The Journal of Happiness Studies, an ISI journal, has
accepted an article entitled "Communicating and Philosophizing
about Authenticity or Inauthenticity in a Fast-Paced World."
The authors of this paper are Becky L. DeGreeff, doctoral
student; Dr. Ann Burnett, Associate Professor; and Dr. Dennis
Cooley, a philosophy and ethics professor from NDSU's
Department of History, Philosophy & Religious Studies.
This study blended philosophy and communication to examine how individuals talk about time in holiday letters. North Americans live in an increasingly fast-paced world which could be physically and relationally unhealthy. This life style also may prevent people from living life to its fullest or achieving true happiness. Results of this study indicate that many letter writers were living inauthentic lives because they were too focused on the external world of others, rather than living authentic lives by understanding the world for what it is and who they are as individuals.
DeGreeff and Burnett have also written an article entitled "Weekend Warriors: Autonomy-Connection, Openness-Closedness, and Coping Strategies of Marital Partners in Nonresidential Stepfamilies" to be published in the December 2009 volume of The Qualitative Report.
This study examined the tensions experienced by marital partners who do not have physical custody of their children or stepchildren. Analysis of interviews revealed tensions were present not only between the relationship partners, but also regarding the visiting children. Parents and stepparents struggled with parent/child relationships. Stepparents also struggled with whether or not they should tell their spouse their true feelings about parenting issues, the stepchildren, and the ex-spouse.

Dr. Stephenson Beck has two new publications.
Beck, S. J, & Keyton, J. (in press). Perceiving strategic meeting interaction. Small Group Research.
This study investigates how individuals perceive the message strategies of team members and how these perceptions relate to meeting interaction. After recording meeting interaction, the researchers conducted retrospective interviews using video clips from the meeting discourse. The study then compared interview transcripts with coded meeting messages. The results advance our knowledge of communication in team meetings, specifically, how and why team members interpret the same interaction in different ways.

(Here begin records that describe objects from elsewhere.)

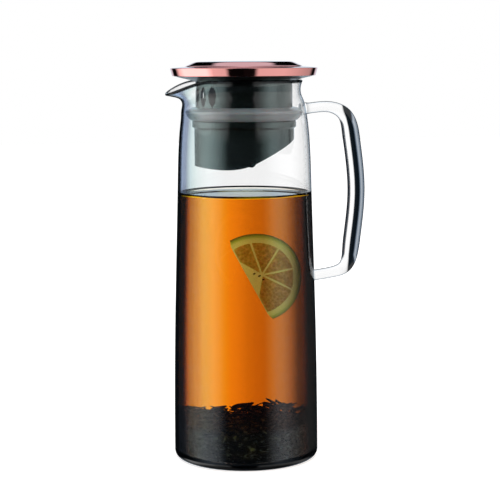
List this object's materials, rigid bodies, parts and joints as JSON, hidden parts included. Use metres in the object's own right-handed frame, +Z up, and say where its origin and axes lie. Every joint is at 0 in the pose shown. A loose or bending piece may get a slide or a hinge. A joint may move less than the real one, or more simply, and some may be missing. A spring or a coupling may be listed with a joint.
{
  "type": "infuser pitcher",
  "caption": "Tall glass pitcher with pouring lip and loop handle, and a lift-off lid that carries a slotted pour sleeve, a seal and a strainer cup with a hinged flap.",
  "frame": {"origin": "middle of the flat base, on the carafe's own axis", "axes": "+Z up along the carafe's axis, -X to the pouring lip, +X to the handle"},
  "size_m": [0.141, 0.1018, 0.2768],
  "materials": {
    "body_glass": "clear, fire-polished",
    "handle_glass": "clear, fire-polished",
    "copper_steel": "polished, rose-copper colour",
    "dark_plastic": "moulded, glossy",
    "smoky_plastic": "moulded, glossy, smoky",
    "silicone": "translucent silicone, satin",
    "black_rubber": "satin",
    "steel": "fine satin"
  },
  "bodies": {
    "jug": {"carafe": "body_glass", "handle": "handle_glass"},
    "seal": {"seal_ring": "silicone"},
    "lid": {"lid_cap": "copper_steel", "lid_plate": "dark_plastic", "pour_sleeve": "smoky_plastic", "cup_o_ring": "black_rubber"},
    "cup": {"strainer_cup": "smoky_plastic", "strainer_screen": "steel", "hinge_pin": "dark_plastic"},
    "flap": {"pour_flap": "smoky_plastic", "flap_gasket": "silicone", "flap_weight": "steel"}
  },
  "joints": [
    {"name": "lid_lift", "type": "slide", "parent": "jug", "child": "seal", "axis": [0, 0, 1], "range_m": [0, 0.085], "deforming": ["seal_ring"]},
    {"name": "lid_turn", "type": "hinge", "parent": "seal", "child": "lid", "pos_m": [0, 0, 0.24], "axis": [0, 0, 1], "continuous": true},
    {"name": "cup_pull", "type": "slide", "parent": "lid", "child": "cup", "axis": [0, 0, -1], "range_m": [0, 0.02]},
    {"name": "flap_swing", "type": "hinge", "parent": "cup", "child": "flap", "pos_m": [-0.0024, 0, 0.2087], "axis": [0, -1, 0], "range_deg": [0, 95]}
  ]
}
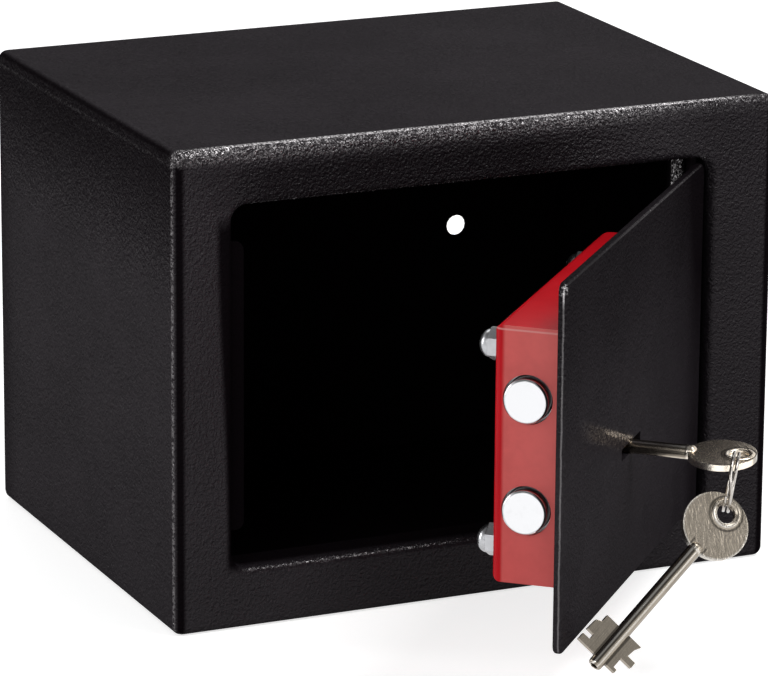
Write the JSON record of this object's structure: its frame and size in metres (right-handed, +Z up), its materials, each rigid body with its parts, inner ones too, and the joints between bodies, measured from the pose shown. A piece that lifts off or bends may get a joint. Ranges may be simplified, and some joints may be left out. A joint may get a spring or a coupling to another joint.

Keyton, J., Beck, S. J., & Asbury, M. B. (in press). Macrocognition: New construct for shared meaning? Theoretical Issues in Ergonomic Science.
Although many disciplines have investigated the relatively new concept of macrocognition, nobody has explored the benefits of a communication perspective. Often in social psychological or organizational studies communication is oversimplified and treated as static. From a communication perspective, interaction is problematized and shared meaning is complicated, necessitating a different way of understanding macrocognition, in addition to a different way of capturing the concept methodologically.